でも何をどう考えても、自分がおかしい理由が思いつかない。「私のおかしい所ってどこ?いやいや、おかしくない!」って感じで自問自答していたし、それより「義母のやってることの方がおかしいやろ!?」が勝っていたから、「来るなら来い!」的なところがありましたね。自己肯定感がすこぶる高いんです、私って。それにこんな非常識なことを言うわやるわの義母に、負けてたまるか!と思ったことが一番の原動力でした。

――そんなかづさんについて、赤星先生が「すごいな」と思われるところを教えてください。

【赤星たみこ】かづさんの合理的な考え方がすごい!と思います。とにかく、嫁いびりする義母とモラハラ夫という大きなストレスを抱えながら、「今どうやったら老後を幸せに生きられるか」ということを冷静に判断しているのです。20代で老後のことをきちんと考えている人だったんだ!すごい!!と。

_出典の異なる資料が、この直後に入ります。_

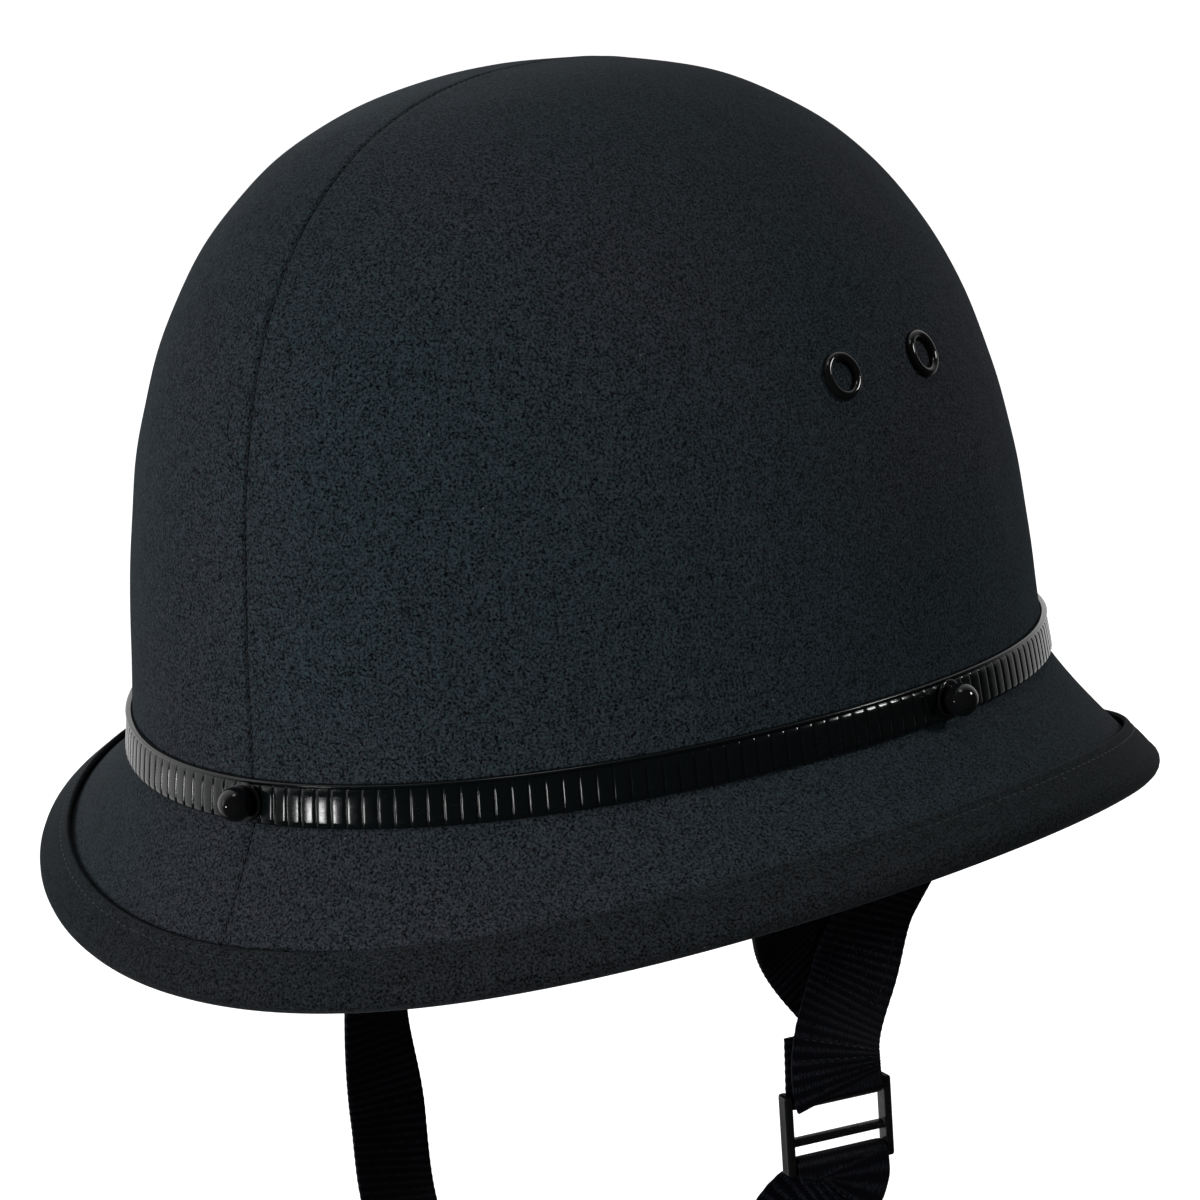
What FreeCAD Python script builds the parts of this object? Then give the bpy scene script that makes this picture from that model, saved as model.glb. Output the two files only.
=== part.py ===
import FreeCAD, Part
import math
import os
import Sketcher

# Cloth-covered riding helmet. Front toward -Y, wearer's left toward +X, +Z up, millimetres.
# The origin is the centre of the head opening, on the plane of the hat band's lower edge.

V = FreeCAD.Vector
UP = V(0, 0, 1)
RING = 36

doc = FreeCAD.newDocument("riding_helmet")
sheet = doc.addObject("Spreadsheet::Sheet", "sizes")

SIZES = {
    # crown
    "crown_half_length": 127.0,
    "crown_half_width": 110.5,
    "crown_height": 159.0,
    "crown_taper": 0.08,
    "crown_egg": 0.033,
    "crown_lean": 4.2,
    "crown_power_side": 2.5,
    "crown_power_end": 4.0,
    "crown_roundness": 2.27,
    "dip_front": 6.6,
    "dip_back": 3.0,
    # brim
    "brim_reach_front": 20.1,
    "brim_reach_side": 29.0,
    "brim_reach_back": 20.2,
    "brim_drop_front": 34.5,
    "brim_drop_side": 20.0,
    "brim_drop_back": 41.7,
    "brim_flare": 0.17,
    # layers
    "cover_thickness": 1.2,
    "glue_line": 0.05,
    "shell_thickness": 3.0,
    "board_thickness": 2.4,
    "collar_height": 13.0,
    "underlay_thickness": 1.0,
    "liner_inset": 10.7,
    "liner_inner": 20.3,
    "liner_step": 14.5,
    "liner_below": 3.0,
    "lining_thickness": 1.0,
    "lining_edge": 33.0,
    "padding_inner": 26.8,
    "padding_top": 29.0,
    "padding_below": 3.0,
    "sweat_thickness": 1.2,
    "sweat_top": 27.5,
    "comfort_thickness": 8.0,
    # trim
    "binding_thickness": 1.5,
    "binding_flange": 10.5,
    "binding_return": 7.0,
    "band_height": 10.2,
    "band_thickness": 2.0,
    # ball studs and nuts
    "stud_height": 5.0,
    "stud_disc_radius": 4.8,
    "stud_disc_thickness": 1.0,
    "stud_neck_radius": 2.2,
    "stud_ball_radius": 3.7,
    "stud_ball_height": 4.3,
    "stud_shank_radius": 1.5,
    "stud_shank_length": 11.4,
    "stud_bore_radius": 1.6,
    "nut_radius": 3.1,
    "nut_thickness": 2.3,
    "nut_gap": 0.1,
    # vents
    "vent_height": 85.3,
    "vent_front": 12.3,
    "vent_rear": 21.3,
    "eyelet_radius": 6.0,
    "eyelet_roll": 1.15,
    "eyelet_barrel": 4.2,
    "eyelet_hole": 3.5,
    "eyelet_depth": 5.1,
    "vent_bore_radius": 4.3,
    "vent_channel_radius": 4.6,
    "vent_pocket_radius": 6.5,
    "vent_pocket_depth": 6.2,
    "washer_radius": 6.0,
    "washer_thickness": 0.8,
    "washer_gap": 0.35,
    # harness
    "webbing_width": 25.0,
    "nape_width": 20.0,
    "webbing_thickness": 1.4,
    "webbing_inset": 8.4,
    "anchor_front": 62.0,
    "anchor_rear": 101.0,
    "anchor_nape": 141.0,
    "anchor_height": 6.0,
    "rivet_radius": 2.0,
    "rivet_head_radius": 3.3,
    "rivet_head_depth": 1.0,
    "rivet_let_in": 0.3,
    "rivet_length": 8.8,
    "rivet_clearance": 0.1,
    "rivet_bore": 2.1,
    "plate_width": 20.0,
    "plate_height": 10.0,
    "plate_thickness": 1.0,
    "plate_gap": 0.15,
    "fold_gap": 1.5,
    "fold_radius": 2.5,
    # slider
    "slider_width": 30.2,
    "slider_height": 21.0,
    "slider_thickness": 2.4,
    "slider_slot_width": 25.8,
    "slider_bar": 2.2,
    "slider_cross_low": -3.3,
    "slider_cross_high": -1.3,
    "slider_rail_thickness": 4.2,
    # buckle
    "buckle_width": 33.0,
    "buckle_thickness": 9.0,
    "socket_length": 25.0,
    "socket_cavity_depth": 15.5,
    "socket_cavity_width": 25.6,
    "socket_cavity_height": 5.2,
    "socket_window_start": 5.0,
    "socket_window_end": 13.0,
    "strap_slot_width": 26.0,
    "strap_slot_length": 4.6,
    "strap_bar": 2.4,
    "tongue_length": 16.0,
    "prong_length": 14.5,
    "prong_width": 3.6,
    "prong_thickness": 4.4,
    "prong_spread": 12.3,
    "guide_length": 10.0,
    "guide_width": 4.0,
    # keeper
    "keeper_length": 8.0,
    "keeper_wall": 1.5,
    "keeper_inner_width": 26.0,
    "keeper_inner_height": 3.7,
}
for row, (alias, value) in enumerate(SIZES.items(), start=1):
    sheet.set("A%d" % row, alias)
    sheet.set("B%d" % row, str(value))
    sheet.setAlias("B%d" % row, alias)
doc.recompute()
sheet.set(sheet.getCellFromAlias("rivet_bore"), "=rivet_radius + rivet_clearance")
doc.recompute()


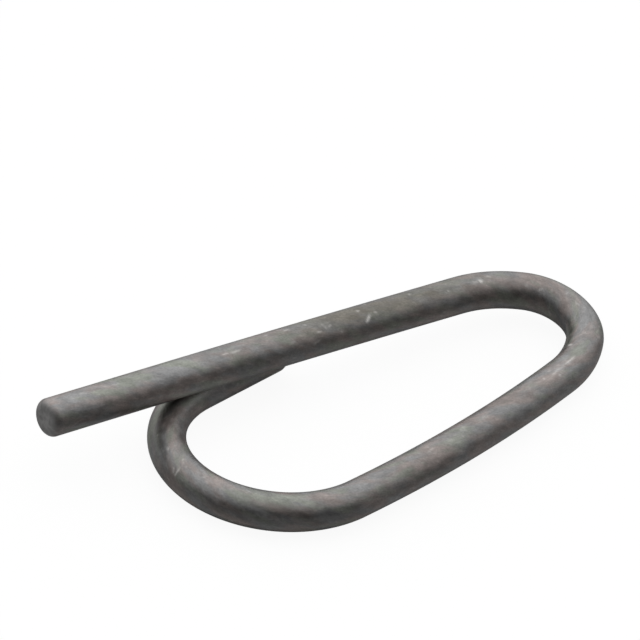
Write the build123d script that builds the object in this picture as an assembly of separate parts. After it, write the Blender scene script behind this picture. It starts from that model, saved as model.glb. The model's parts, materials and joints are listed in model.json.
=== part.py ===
from build123d import *

import os
from dataclasses import dataclass
from math import pi, radians

import numpy as np
from scipy.spatial import ConvexHull

# A hitch pin's safety clip: one length of round spring wire, bent into a closed loop. The straight leg
# goes through the hitch pin's cross hole. The wire turns back round the nose, runs bowed along the outer
# leg, and the heel brings its hook end under the straight leg, where the spring keeps it latched.
# All sizes are in millimetres and degrees, and all bend radii are those of the wire's centreline.

# Wire stock
wire_diameter = 5.0
free_end_round = 1.0
hook_end_round = 1.7

# Straight leg: a dead straight pin length, from the free end to where the hook begins to cross under it,
# and then the slight bow that the bending leaves
pin_length = 17.0
leg_bow_length = 50.0
leg_bow_turn = 0.85

# Nose: a tight bend between two gentler shoulders
nose_radius = 7.5
nose_turn = 103.0
shoulder_radius = 18.0
entry_shoulder_turn = 31.0
exit_shoulder_turn = 28.0

# Outer leg, bowed outwards
outer_leg_length = 41.0
outer_leg_turn = 12.2

# Heel, and the hook that it carries under the leg. The roll turns the heel's plane back towards the leg
heel_radius = 14.5
heel_turn = 176.8
heel_roll = -7.5
hook_length = 14.5

# Clearance that keeps the latched hook and the leg apart, as one solid can't touch itself
latch_gap = 0.15

# How finely the centreline is walked to find what the clip rests on
walk_step = 0.25


@dataclass
class Stretch:
    """One stretch of wire, in a frame whose +Z follows the wire and whose +X points into the bend.

    feed is its length along the centreline, turn its angle, and roll the turn about the wire before it.
    """

    feed: float
    turn: float = 0.0
    roll: float = 0.0

    @property
    def radius(self):
        """Bend radius of the centreline."""
        return self.feed / radians(self.turn)

    def frame(self, share=1.0):
        """Where the wire has got to after a share of the stretch."""
        start = Rot(0, 0, self.roll)
        if not self.turn:
            return start * Pos(0, 0, share * self.feed)
        return start * Pos(self.radius, 0, 0) * Rot(0, share * self.turn, 0) * Pos(-self.radius, 0, 0)

    def solid(self):
        """The wire itself: a straight bar, or a bar bent round the stretch's own centre."""
        section = Circle(wire_diameter / 2)
        if not self.turn:
            return extrude(section, self.feed)
        centre_line = Axis((self.radius, 0, 0), (0, 1, 0))
        return Rot(0, 0, self.roll) * revolve(section, centre_line, self.turn)


def bend(radius, turn, roll=0.0):
    """A stretch bent to a radius."""
    return Stretch(radius * radians(turn), turn, roll)


def bending_plan(tuck_roll):
    """Every stretch in order, from the leg's free end to the hook's end.

    tuck_roll is the roll after the nose that carries the outer leg, and so the hook, under the leg.
    """
    return [
        Stretch(pin_length),
        Stretch(leg_bow_length, leg_bow_turn),
        bend(shoulder_radius, entry_shoulder_turn),
        bend(nose_radius, nose_turn),
        bend(shoulder_radius, exit_shoulder_turn),
        Stretch(outer_leg_length, outer_leg_turn, tuck_roll),
        bend(heel_radius, heel_turn, heel_roll),
        Stretch(hook_length),
    ]


def start_frames(plan):
    """The frame at which each stretch starts, and after them the frame at the hook's end."""
    frames = [Location()]
    for stretch in plan:
        frames.append(frames[-1] * stretch.frame())
    return frames


def along(frame):
    """The direction of the wire at a frame."""
    return Plane(frame).z_dir


def hook_depth(tuck_roll):
    """How far the hook's centreline passes below the leg's, along the one line square to both."""
    frames = start_frames(bending_plan(tuck_roll))
    square = along(frames[0]).cross(along(frames[-1])).normalized()
    return abs((frames[-1].position - frames[0].position).dot(square))


def find_tuck_roll(flat=0.0, steep=60.0, tolerance=1e-4):
    """The roll that tucks the hook one wire and the latch gap under the leg, found by halving."""
    wanted = wire_diameter + latch_gap
    while steep - flat > tolerance:
        middle = (flat + steep) / 2
        if hook_depth(middle) < wanted:
            flat = middle
        else:
            steep = middle
    return (flat + steep) / 2


def centreline_points(plan):
    """Evenly spaced points along the whole wire."""
    points = []
    for frame, stretch in zip(start_frames(plan), plan):
        steps = max(1, round(stretch.feed / walk_step))
        points += [tuple((frame * stretch.frame(i / steps)).position) for i in range(steps)]
    return np.array(points)


def resting_plane(plan):
    """The table's plane under the clip, lying on three points with its hook side down.

    Every face of the hull round the centreline is a way to lie, if the middle of the wire is over it.
    The plane's Z is up and its X runs along the straight leg, from the free end to the nose.
    """
    points = centreline_points(plan)
    middle = points.mean(axis=0)
    frames = start_frames(plan)
    leg = along(frames[0])
    hook_side = leg.cross(along(frames[-1])).normalized()
    if hook_side.dot(frames[-1].position - frames[0].position) < 0:
        hook_side = -hook_side
    hull = ConvexHull(points)
    best_share = 0.0
    for corners, (*outward, offset) in zip(hull.simplices, hull.equations):
        share = Vector(*outward).dot(hook_side)
        foot = middle - (np.dot(outward, middle) + offset) * np.array(outward)
        if share > best_share and inside(foot, points[corners], outward):
            best_share = share
            down = Vector(*outward)
    return Plane(origin=Vector(*middle), x_dir=leg - down * leg.dot(down), z_dir=-down)


def inside(foot, corners, outward):
    """Is a point of a triangle's plane inside the triangle?"""
    sides = [
        np.dot(np.cross(corners[i - 1] - corners[i - 2], foot - corners[i - 2]), outward)
        for i in range(3)
    ]
    return min(sides) >= 0 or max(sides) <= 0


def bent_wire(plan):
    """The whole wire as one solid, its cut ends rounded."""
    pieces = [stretch.solid() for stretch in plan]
    free_edge = pieces[0].edges().sort_by(Axis.Z)[0]
    pieces[0] = fillet(free_edge, free_end_round)
    hook_edge = pieces[-1].edges().sort_by(Axis.Z)[-1]
    pieces[-1] = fillet(hook_edge, hook_end_round)
    placed = [frame * piece for frame, piece in zip(start_frames(plan), pieces)]
    return placed[0].fuse(*placed[1:])


def lay_down(wire, plane):
    """The move that brings the wire to its resting frame: table at Z = 0, middle of its box at the origin."""
    to_plane = plane.location.inverse()
    box = (to_plane * wire).bounding_box()
    return Pos(-box.center().X, -box.center().Y, -box.min.Z) * to_plane


def main():
    """Bend the wire, lay it down and write it."""
    plan = bending_plan(find_tuck_roll())
    wire = bent_wire(plan)
    clip = lay_down(wire, resting_plane(plan)) * wire
    clip.label = "spring_clip"
    os.makedirs("parts", exist_ok=True)
    export_step(clip, "parts/spring_clip.step")

    wire_length = sum(stretch.feed for stretch in plan)
    section_area = pi * wire_diameter**2 / 4
    print("tuck roll", round(plan[5].roll, 3), "wire length", round(wire_length, 2))
    print("volume", round(clip.volume, 1), "section times length", round(section_area * wire_length, 1))
    print("box", clip.bounding_box())


main()
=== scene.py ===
"""A spring wire safety clip for a hitch pin, dressed round its CAD frame.

The wire is walked stretch by stretch from the leg's mount, as a wire bender feeds, turns and rolls it.
Geometry Nodes sweep the round section along that walk. Nicks and scuffs are then pressed into the mesh, and
the finish is a dark satin spring steel with draw lines and faint warm and cool patches.
"""

import json
import logging
import math
from dataclasses import dataclass, field
from enum import Enum

import bpy
import numpy as np
from mathutils import Matrix, Vector


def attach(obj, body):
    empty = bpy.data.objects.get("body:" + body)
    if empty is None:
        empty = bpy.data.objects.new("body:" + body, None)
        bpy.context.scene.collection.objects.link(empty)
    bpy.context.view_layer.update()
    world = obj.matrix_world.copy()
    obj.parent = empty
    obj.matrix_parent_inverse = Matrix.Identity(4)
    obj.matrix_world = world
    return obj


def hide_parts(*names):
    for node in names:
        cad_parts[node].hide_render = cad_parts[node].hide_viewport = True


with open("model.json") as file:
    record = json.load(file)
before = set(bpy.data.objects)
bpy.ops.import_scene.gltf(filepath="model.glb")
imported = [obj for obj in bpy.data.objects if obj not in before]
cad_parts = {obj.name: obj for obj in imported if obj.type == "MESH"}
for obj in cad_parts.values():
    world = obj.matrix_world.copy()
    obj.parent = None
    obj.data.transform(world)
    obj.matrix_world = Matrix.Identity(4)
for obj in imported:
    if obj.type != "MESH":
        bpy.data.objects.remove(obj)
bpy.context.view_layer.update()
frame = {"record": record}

log = logging.getLogger("clip")

MM = 0.001
NODE = "spring_clip"

Colour = tuple[float, float, float]
Socket = bpy.types.NodeSocket


class WireEnd(Enum):
    """The two cut ends of the wire."""

    FREE = "free"
    HOOK = "hook"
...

私なんか80年代のバブルに浮かれていたし、実際、漫画家という職業は当時はかなりいい仕事でしたから、これがこのまま続くのだと思っていました。多少の挫折があったとしても、何とかなるはずだと思っていて、何の危機感も持っていませんでした。ところが、かづさんは冷静に老後を見据えていたのです。今、子どもがいる状態で離婚すると家賃や生活費は自分の稼ぎからどうなるか…いろいろ考えて、今は離婚しないほうがいいという判断をしたと聞きました。

 

また、何かつらいことがあっても明るく乗り越える気力がある、というのもかづさんの魅力だと思います。生きていく力、生活力が高い人…というのが、かづさんの印象です。

読めばタイトルに思わず納得してしまう「義母クエスト〜結婚したらいきなりラスボス戦でした〜」。どんな苦境にも立ち向かっていく、かづさんの行動力と人間力は、きっと令和の時代を生き抜く人たちの参考になるはず!!